Estimation of soil organic matter content based on CARS algorithm coupled with random forest

Spectrochim Acta A Mol Biomol Spectrosc. 2021 Sep 5:258:119823. doi: 10.1016/j.saa.2021.119823. Epub 2021 Apr 20.

Abstract

Soil organic matter (SOM) is an important index used to evaluate soil fertility and nutrient availability, and it is also an important component of precision agriculture. In this study, in order to quickly and efficiently estimate the SOM content of farmland soil, we took 190 farmland soil samples in Jingbian County and measureed the SOM content of the samples in the lab and collected the corresponding Vis-NIR spectroscopy data. Based on the six pretreatment methods, a competitive adaptive weighting algorithm (CARS) is used for characteristic wavelength selection. Random forest (RF) regression is used to establish the predictive SOM model. The results indicate that after the CARS algorithm screens the different spectral variables, the optimal variable sets of the seven spectral variables are 15, 40, 30, 23, 20, 26, and 23, respectively. The accuracy of the model is improved after the CARS algorithm screens the different spectral variables. A total of 15 characteristic variables from the 2151 spectral wavelengths were used as the optimal spectral variable subset; RF shortened the training time required during the SOM modeling process and dramatically improved the model's accuracy and predictive ability, and the R2 of the validation set increased from 0.21 to 0.96, and the RPD increased from 0.46 to 3.02. The RPIQ increased from 1.25 to 4.41. Among the tested models, the CR-RF model produced the best results.
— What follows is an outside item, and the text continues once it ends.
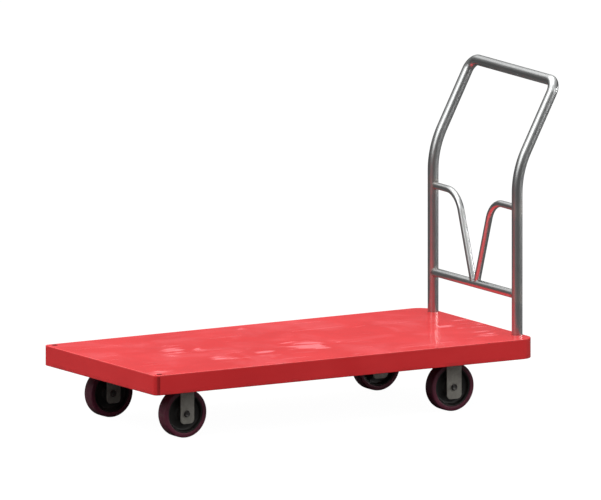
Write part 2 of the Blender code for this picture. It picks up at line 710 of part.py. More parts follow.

The R2 and RMSE values of the calibration set are 0.91 and 0.49, and the R2, RMSE, RPD, and RPIQ values of the validation set are 0.96, 0.51, 3.02, and 4.41, respectively. Accurate prediction of the SOM of the cultivated layer in the study area was realized.

Keywords: CARS algorithm; Characteristic wavelength selection; Random forest; Soil organic matter; Vis-NIR spectroscopy.